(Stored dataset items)
** START **

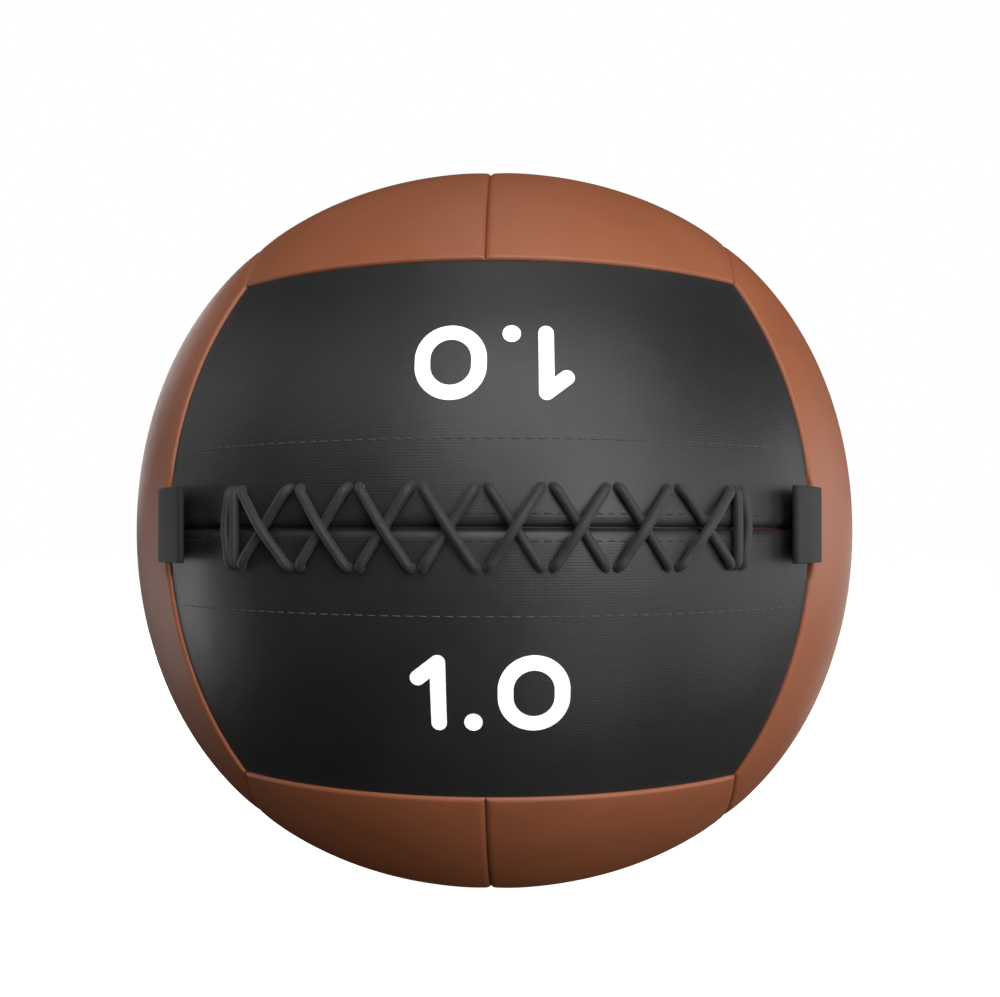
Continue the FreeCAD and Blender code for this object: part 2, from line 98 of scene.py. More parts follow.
LACE_RADIUS = 1.7 * MM
LACE_PITCH = 22.1 * MM  # from column to column
LACE_RISE = 14.0 * MM  # from the slit to the holes
LACE_PAIR = 1.95 * MM  # half the distance between two cords at one column
LACE_BEND = 2.8 * MM  # radius of the turn into a hole
LACE_LOW = 175.1 * MM  # radius of the cord's axis at the holes
LACE_SAG = -0.8 * MM  # of a pass that goes under another
LACE_LIFT = 2.5 * MM  # of a pass that goes over another
LACE_TAIL = 9.5 * MM  # behind the cover, past the first and the last hole
END_STEP = 1.9 * MM  # the outermost slanting passes lean over the bars by this much
BAR_BOW = 1.2 * MM  # the outer bars bow away from the inner ones by this much
FALLING_INSIDE = 166.4 * MM  # radius of the cords' axes behind the cover
RISING_INSIDE = 162.2 * MM
COLUMNS = range(-4, 5)  # of holes, counted from the middle

FACING_ROW = 30 * MM  # from the slit to the rows of stitches
HEM_ROW = 4.6 * MM
ROW_MARGIN = 6 * MM  # from the end of a row to the seam

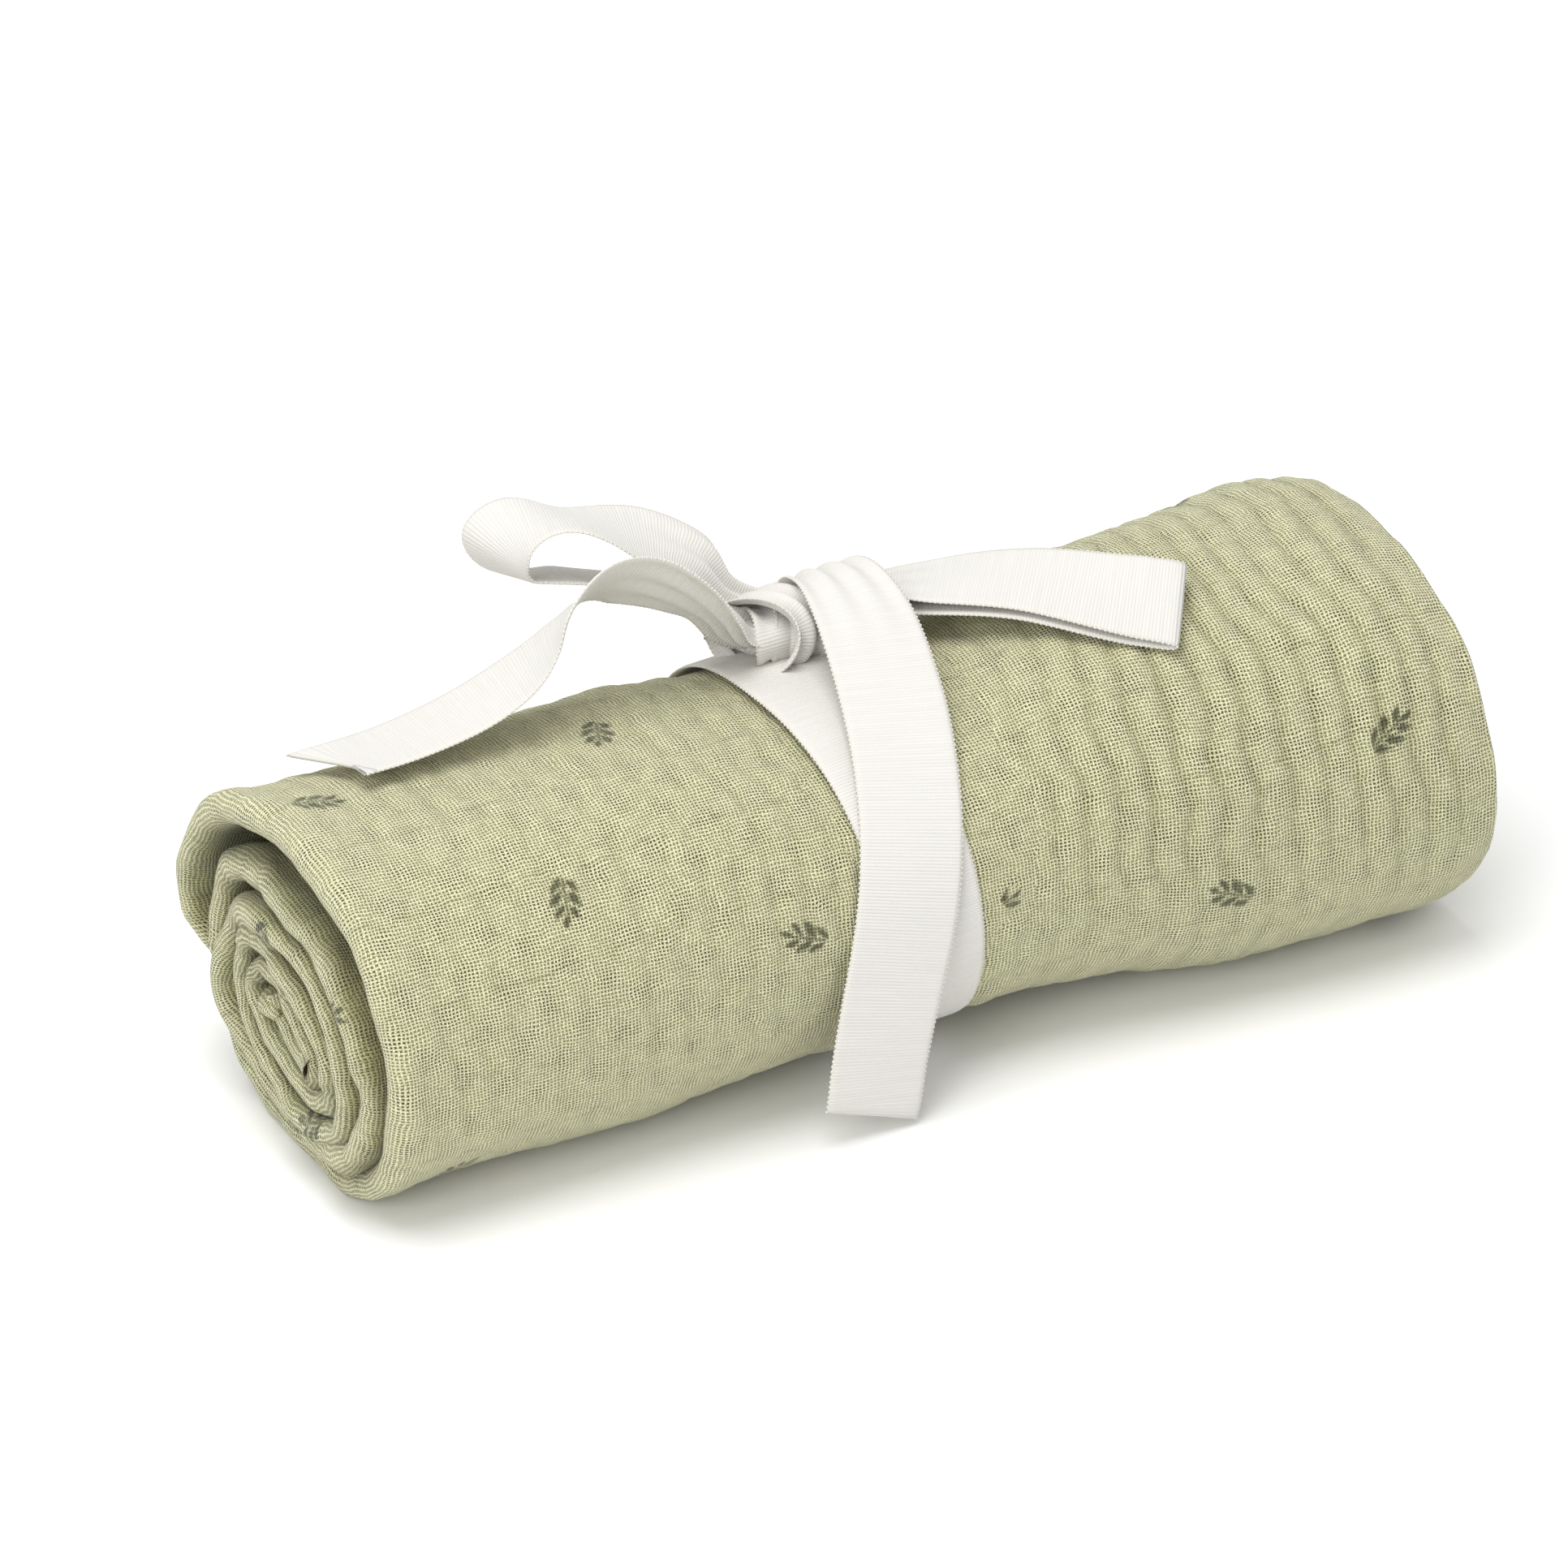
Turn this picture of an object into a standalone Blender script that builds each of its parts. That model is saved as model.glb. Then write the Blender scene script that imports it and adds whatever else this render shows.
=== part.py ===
"""Rolled muslin cloth: one square of double gauze folded in three, rolled up and tied round the middle
with a ribbon in a bow. X runs along the roll (the end with the open spiral at -X), Y to the back, Z up;
the roll rests on z = 0. Sizes in the tables are in millimetres."""

import math

import bpy
import numpy as np

MM = 0.001
ROUND = 56            # points round the roll
FLAT_DROP = 2.2       # how far the section is cut off below, which gives the flat resting spot
TURNS = 6.0           # turns of the spiral from the axis to the outside
RIBBON_WIDTH = 20.0
RIBBON_THICK = 1.0
GAP = 0.35            # clear space between two pieces

# The roll's outer form: a row per section along it.
SECTIONS = dict(
    columns=("x", "half_width", "height", "lift", "loose"),
    rows=(
        (-107, 40.2, 68.8, 0.0, 1.00),
        (-92, 40.4, 69.2, 0.0, 0.90),
        (-64, 40.4, 70.2, 0.0, 0.75),
        (-38, 39.6, 71.2, 2.2, 0.55),
        (-18, 38.0, 69.2, 3.0, 0.35),
        (2, 36.9, 68.2, 3.6, 0.30),
        (22, 38.0, 71.2, 4.4, 0.35),
        (42, 40.4, 74.8, 3.0, 0.50),
        (66, 42.8, 75.4, 0.0, 0.65),
        (86, 43.6, 76.6, 0.0, 0.75),
        (99, 44.2, 78.0, 0.0, 0.80),
    ),
)

# The outer turn's radius round the roll, as a share; 0 deg is the back, 90 deg the top, 180 deg the front.
# The cloth's loose edge lies along the back at about -10 deg.
OUTLINE = dict(
    columns=("angle", "share"),
    rows=(
        (-19, 0.87), (-11, 1.04), (5, 1.065), (40, 1.03), (90, 1.00), (150, 1.00), (185, 1.015),
        (235, 1.01), (270, 1.00), (305, 0.96), (328, 0.89), (341, 0.87),
    ),
)

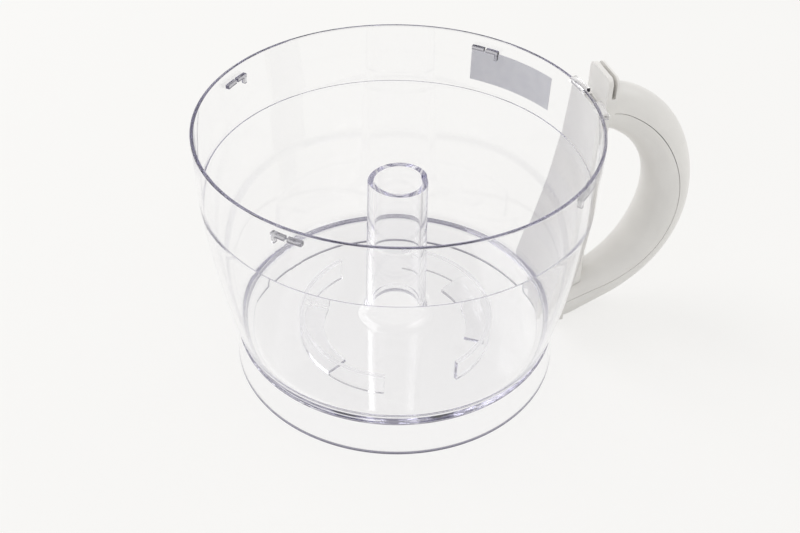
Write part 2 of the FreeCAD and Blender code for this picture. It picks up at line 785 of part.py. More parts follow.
notch_half = housing_half + size.rod_clearance
notch_outer_x = housing_outer_x + size.rod_clearance
notch_foot = size.housing_foot_height - size.rod_clearance
for shell in (outer_shell, inner_shell):
    foot_hole = circle(
        shell, shell.Label + "_hole_outline", "XY_Plane", rod_centre_x, 0.0, size.foot_hole_radius,
        {"z": size.rod_shoulder_height})
    extruded(shell, "Pocket", shell.Label + "_hole", foot_hole, 2.0 * size.rod_shoulder_height)
    notch_outline = outline(shell, shell.Label + "_notch_outline", "XY_Plane", [
        (wall_foot_radius, -notch_half),
        (notch_outer_x, -notch_half),
        (notch_outer_x, notch_half),
        (wall_foot_radius, notch_half),
    ], shift={"z": fin_foot})
    extruded(shell, "Pocket", shell.Label + "_notch", notch_outline, fin_foot - notch_foot)

# Interlock rod: a blade on a round stem

rod = new_body("interlock_rod")
rod_half = size.rod_width / 2.0
rod_top = size.rim_height - size.rod_top_drop
blade_outline = outline(rod, "blade_outline", "XY_Plane", [
    (rod_inner_x, -rod_half),
    (rod_outer_x, -rod_half),
    (rod_outer_x, rod_half),
    (rod_inner_x, rod_half),
], shift={"z": size.rod_shoulder_height})
extruded(rod, "Pad", "blade", blade_outline, rod_top - size.rod_shoulder_height)
stem_outline = circle(
    rod, "stem_outline", "XY_Plane", rod_centre_x, 0.0, size.stem_radius, {"z": size.stem_foot_height})
extruded(rod, "Pad", "stem", stem_outline, size.rod_shoulder_height - size.stem_foot_height)

# Return spring around the stem

spring_foot = channel_foot + size.spring_seat_gap + size.spring_wire_radius
spring_height = size.rod_shoulder_height - size.spring_seat_gap - size.spring_wire_radius - spring_foot
coil_steps = int(round(size.spring_turns.value * SPRING_STEPS))
coil_points = []
for step in range(coil_steps + 1):
    angle = 2.0 * math.pi * step / SPRING_STEPS
    coil_points.append(FreeCAD.Vector(
        spring_radius.value * math.cos(angle),
        spring_radius.value * math.sin(angle),
        spring_height.value * step / coil_steps))
coil_path = Part.makePolygon(coil_points)
first_run = coil_points[1].sub(coil_points[0]).normalize()
outward = FreeCAD.Vector(1, 0, 0)
across = first_run.cross(outward).normalize()
wire_points = []
for corner in range(WIRE_SIDES + 1):
    angle = 2.0 * math.pi * corner / WIRE_SIDES
    swing = across.cross(first_run).multiply(size.spring_wire_radius.value * math.cos(angle))
    swing = swing.add(FreeCAD.Vector(across).multiply(size.spring_wire_radius.value * math.sin(angle)))
    wire_points.append(coil_points[0].add(swing))
spring = doc.addObject("Part::Feature", "interlock_spring")
spring.Label = "interlock_spring"
spring.Shape = coil_path.makePipeShell([Part.makePolygon(wire_points)], True, False, 1)
spring.Placement.Base = FreeCAD.Vector(rod_centre_x.value, 0, spring_foot.value)

# Blank label on the outside of the band

label = new_body("label")
label_top = size.rim_height - size.label_drop
label_bottom = label_top - size.label_height
label_inner = size.label_gap
label_outer = size.label_gap + size.label_thickness
label_section = outline(label, "label_section", "XZ_Plane", [
    (band_radius_at(label_bottom, label_inner), label_bottom),
    (band_radius_at(label_bottom, label_outer), label_bottom),
    (band_radius_at(label_top, label_outer), label_top),
    (band_radius_at(label_top, label_inner), label_top),
], turn=(ABOUT_UP, size.label_start + size.label_sweep / 2.0))
turned(label, "Revolution", "label_film", label_section, size.label_sweep)

doc.recompute()

# Every object is checked before any file is written

for item in doc.Objects:
    if "Invalid" in item.State or "Error" in item.State:
        raise RuntimeError("%s failed: %s" % (item.Name, item.State))
bodies = [bowl, strap, outer_shell, inner_shell, rod, spring, label]
for body in bodies:
    if body.Shape.isNull() or not body.Shape.isValid():
        raise RuntimeError("%s has no valid shape" % body.Label)

os.makedirs("parts", exist_ok=True)
for body in bodies:
    body.Shape.exportStep("parts/%s.step" % body.Label)
    box = body.Shape.BoundBox
    print("%-20s %10.1f mm3  %d solids  x %.1f %.1f  y %.1f %.1f  z %.1f %.1f" % (
        body.Label, body.Shape.Volume, len(body.Shape.Solids),
        box.XMin, box.XMax, box.YMin, box.YMax, box.ZMin, box.ZMax))
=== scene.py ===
import math

import bmesh
import bpy
from mathutils import Matrix, Vector


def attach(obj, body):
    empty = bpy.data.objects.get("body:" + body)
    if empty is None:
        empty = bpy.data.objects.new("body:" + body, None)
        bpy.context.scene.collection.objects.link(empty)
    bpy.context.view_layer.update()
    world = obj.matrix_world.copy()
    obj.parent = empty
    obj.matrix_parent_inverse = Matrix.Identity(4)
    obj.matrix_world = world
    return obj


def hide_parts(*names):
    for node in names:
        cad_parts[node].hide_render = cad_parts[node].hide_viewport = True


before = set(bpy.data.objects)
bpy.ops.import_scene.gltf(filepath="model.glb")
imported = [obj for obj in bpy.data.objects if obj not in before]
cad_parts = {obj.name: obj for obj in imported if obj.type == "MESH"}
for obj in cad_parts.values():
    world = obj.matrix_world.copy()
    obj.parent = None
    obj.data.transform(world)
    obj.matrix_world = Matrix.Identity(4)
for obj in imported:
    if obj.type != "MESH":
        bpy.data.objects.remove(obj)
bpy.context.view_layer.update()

# Looks of the food processor bowl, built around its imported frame.
# Sizes are millimetres here and become metres when a mesh is made.

MM = 0.001

# Sizes of the clear bowl, as the solids have them

RIM_RADIUS = 93.0
RIM_HEIGHT = 132.5
FILL_RADIUS = 92.3
FILL_HEIGHT = 101.0
WALL_FOOT_RADIUS = 79.3
JUNCTION_HEIGHT = 19.0
WALL_BOW_RADIUS = 495.0
WALL = 2.2
BAND = 1.7
FLOOR_HEIGHT = 21.0
FLOOR = 2.3
FLOOR_ROUND = 7.0
BASE_RADIUS = 81.3
SKIRT_STEP = 0.6
SKIRT = 1.9
CHIMNEY_HEIGHT = 100.5
CHIMNEY_RADIUS = 14.2
CHIMNEY_FOOT_RADIUS = 15.2
CHIMNEY_FLARE = 6.5
CHIMNEY_BORE_TOP = 11.4
CHIMNEY_BORE_FOOT = 12.8
SHOULDER_HEIGHT = 65.0
SHOULDER = 0.9
CHIMNEY_RAMP = 1.8
FLOOR_UNDER = FLOOR_HEIGHT - FLOOR
COUPLING_RADIUS = 49.4
COUPLING = 2.1
COUPLING_FOOT = FLOOR_UNDER - 11.2
COUPLING_SWEEP = 136.0
FLANGE_WIDTH = 10.5
FLANGE = 1.8
FLANGE_SWEEP = 64.0
LUG_AZIMUTH = 45.0
LUG_HEIGHT = 126.0
LUG_THICKNESS = 1.8
LUG_REACH = 2.2
LUG_SWEEP = 4.2
LUG_SPACING = 5.0
LUG_STOP_SWEEP = 0.9
LUG_STOP_DROP = 3.2
EAR_RADIUS = 95.9
EAR_THICKNESS = 2.8
EAR_SWEEP = 23.0
TONGUE_SLOT_WIDTH = 12.4
TONGUE_SLOT_START = 93.15

# Sizes of the handle

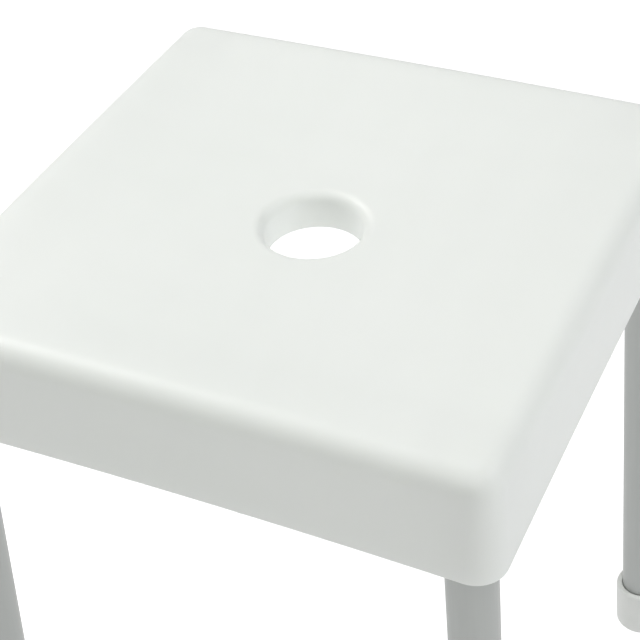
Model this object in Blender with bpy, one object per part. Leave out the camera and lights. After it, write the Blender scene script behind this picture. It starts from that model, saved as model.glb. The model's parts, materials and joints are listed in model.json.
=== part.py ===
"""Shower stool: a square moulded seat with a hand hole, on four leaning tube legs with slip-on feet.

Metres, +Z up, +Y to the back. The origin is on the floor under the middle of the seat.
"""

from math import cos, pi, radians, sin

import bmesh
import bpy
from mathutils import Matrix, Vector

# Seat: outer size at the rim, and the shape of its edges
SEAT_WIDTH = 0.323
SEAT_DEPTH = 0.324
SEAT_HEIGHT = 0.422
EDGE_BOW = 0.001
DISH_DEPTH = 0.0121
APRON_HEIGHT = 0.062
APRON_DRAFT = 0.0015
RIM_ARCH = 0.0028
CORNER_RADIUS = 0.0158
TOP_FILLET = 0.0128
WALL = 0.0027

# Hand hole in the middle of the seat
HOLE_RADIUS = 0.0263
HOLE_FILLET = 0.007
COLLAR_DEPTH = 0.022

# Ribs, gussets and leg sockets under the seat
RIB_THICKNESS = 0.0024
RIB_DEPTH = 0.009
RIB_OFFSETS = (0.0405, 0.0795, 0.1185)
GUSSET_DEPTH = 0.054
SOCKET_WALL = 0.0025
SOCKET_DEPTH = 0.0605
SOCKET_SHOULDER = 0.0065
SOCKET_CROWN = 0.0025
BORE_ROOF = 0.006
BOSS_RADIUS = 0.006
BOSS_FACE = 0.017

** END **

Set problem
Above are the records; print exactly the lines from the line with "Turn this picture" to the line with "between two pieces", including both, and nothing else.

Result
Turn this picture of an object into a standalone Blender script that builds each of its parts. That model is saved as model.glb. Then write the Blender scene script that imports it and adds whatever else this render shows.
=== part.py ===
"""Rolled muslin cloth: one square of double gauze folded in three, rolled up and tied round the middle
with a ribbon in a bow. X runs along the roll (the end with the open spiral at -X), Y to the back, Z up;
the roll rests on z = 0. Sizes in the tables are in millimetres."""

import math

import bpy
import numpy as np

MM = 0.001
ROUND = 56            # points round the roll
FLAT_DROP = 2.2       # how far the section is cut off below, which gives the flat resting spot
TURNS = 6.0           # turns of the spiral from the axis to the outside
RIBBON_WIDTH = 20.0
RIBBON_THICK = 1.0
GAP = 0.35            # clear space between two pieces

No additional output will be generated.